Where to trim/truncate reads in DADA2

Hi @joaomiranda,

After taking a look at your stats-dada2.qzv file, this doesn't seem unreasonable from the trim/trunc lengths we discussed above.

One point I do want to bring up with my suggestions above is that it was fairly difficult to make out the actual averages in your quality scores from the original visualization you provided in your post. Something to keep in mind when trimming/truncating based on quality scores is that you want to be looking at the average score (i.e. the middle value for each box & whisker plot you'll see when zooming in on your quality plot) rather than the edges of each box, or the whiskers. You could have a small number of outliers for the quality score at any given nt location, which can skew the overall visualization - so making sure you are looking at the average quality score at each nt, and looking for a general decrease in the average can help you to determine where to trim/truncate.

All of that to say, you should ultimately make an informed decision as to where you want to trim/truncate your reads, since you know your data and the analysis you'll be doing on it much better than I do!
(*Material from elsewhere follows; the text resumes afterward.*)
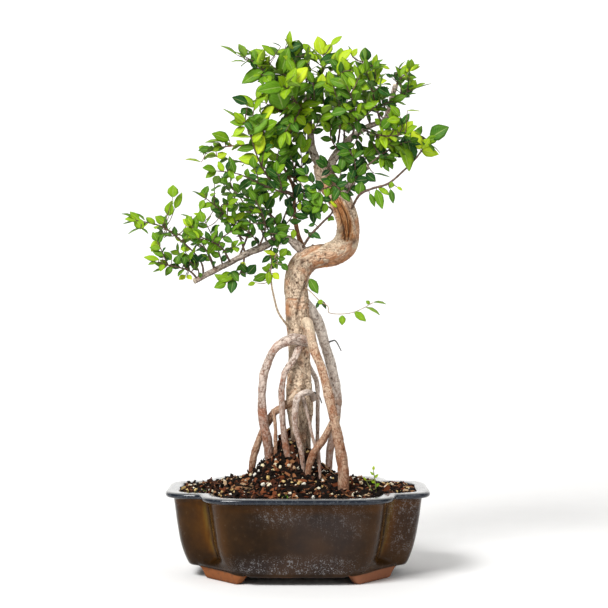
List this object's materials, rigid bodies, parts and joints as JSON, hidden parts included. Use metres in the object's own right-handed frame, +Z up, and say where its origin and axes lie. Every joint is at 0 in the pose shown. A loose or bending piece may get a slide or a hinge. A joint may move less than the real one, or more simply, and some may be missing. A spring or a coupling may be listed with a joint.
{
  "type": "bonsai tree in a pot",
  "caption": "Bonsai elm with a doubly bent trunk on exposed stilt roots, leafy shoots and heaped soil, in a glazed lobed pot on cloud feet.",
  "frame": {"origin": "the middle of the whole object's footprint box, on the surface that the pot's feet stand on; the pot's own centre is 15.5 mm towards +X", "axes": "+Z up, along the object's longest extent; X along the pot's long side, with the tree leaning out over the -X end; +Y to the back, along the shortest extent"},
  "size_m": [0.2582, 0.1644, 0.4343],
  "materials": {
    "glaze": "gloss",
    "screen": "satin",
    "wire": "satin",
    "soil": "matte",
    "bark": "matte",
    "root": "matte",
    "red_bark": "matte",
    "leaf": "satin"
  },
  "bodies": {
    "root": {"apex_shoot_1": "leaf", "apex_shoot_2": "leaf", "apex_shoot_3": "leaf", "apex_shoot_4": "leaf", "bend_shoot": "leaf", "drain_screen_left": "screen", "drain_screen_right": "screen", "fork_shoot": "leaf", "leader": "bark", "left_shoot_1": "leaf", "left_shoot_2": "leaf", "left_shoot_3": "leaf", "left_shoot_4": "leaf", "left_shoot_5": "leaf", "left_shoot_6": "leaf", "left_shoot_7": "leaf", "left_shoot_8": "leaf", "left_sucker": "leaf", "long_right_shoot": "leaf", "low_right_branch": "bark", "low_right_shoot_1": "leaf", "low_right_shoot_2": "leaf", "lower_left_branch": "bark", "lower_left_shoot_1": "leaf", "lower_left_shoot_2": "leaf", "lower_left_shoot_3": "leaf", "lower_left_shoot_4": "leaf", "lower_left_shoot_5": "leaf", "lower_left_shoot_6": "leaf", "lower_left_shoot_7": "leaf", "lower_left_shoot_8": "leaf", "lower_left_shoot_9": "leaf", "pot": "glaze", "red_branch": "red_bark", "right_branch": "bark", "right_shoot_1": "leaf", "right_shoot_2": "leaf", "right_shoot_3": "leaf", "right_shoot_4": "leaf", "right_shoot_5": "leaf", "right_shoot_6": "leaf", "right_shoot_7": "leaf", "right_shoot_8": "leaf", "right_shoot_9": "leaf", "right_sucker": "leaf", "root_1": "root", "root_10": "root", "root_2": "root", "root_3": "root", "root_4": "root", "root_5": "root", "root_6": "root", "root_7": "root", "root_8": "root", "root_9": "root", "screen_clip_left": "wire", "screen_clip_right": "wire", "soil": "soil", "trunk": "bark", "weed_seedling": "leaf"}
  },
  "joints": []
}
That's a great question! This forum response goes into detail on why merging typically fails for V3-V4 2x250 runs. Essentially, you are attempting to utilize a large amplicon length (the V3-V4 region) with 250bp for your forward and reverse reads. This leaves a small margin for error with respect to your overlap region in order to successfully merge your forward and reverse reads. I'll provide a short quote from @Mehrbod_Estaki from his forum response above that dives into the numbers a bit more:

With the most common V3-V4 primers you will have a ~460bp amplicon, but with a 2x250 bp run you will have a maximum of 500bp reads which means there is only 40bp of overlap. DADA2 requires a minimum 12bp overlap for proper merging, otherwise it will toss any reads (both forward and reverse) that it can’t merge. Take into consideration the natural variation of this amplicon length meaning some true taxa would need more than 12bp overlap, and the fact that we need to truncate the poor quality tails of our reads on the 3’ (where merging occurs).

Again, based on the information you provided above, it seems like utilizing your forward reads with denoise-single will most likely be your best bet in this situation.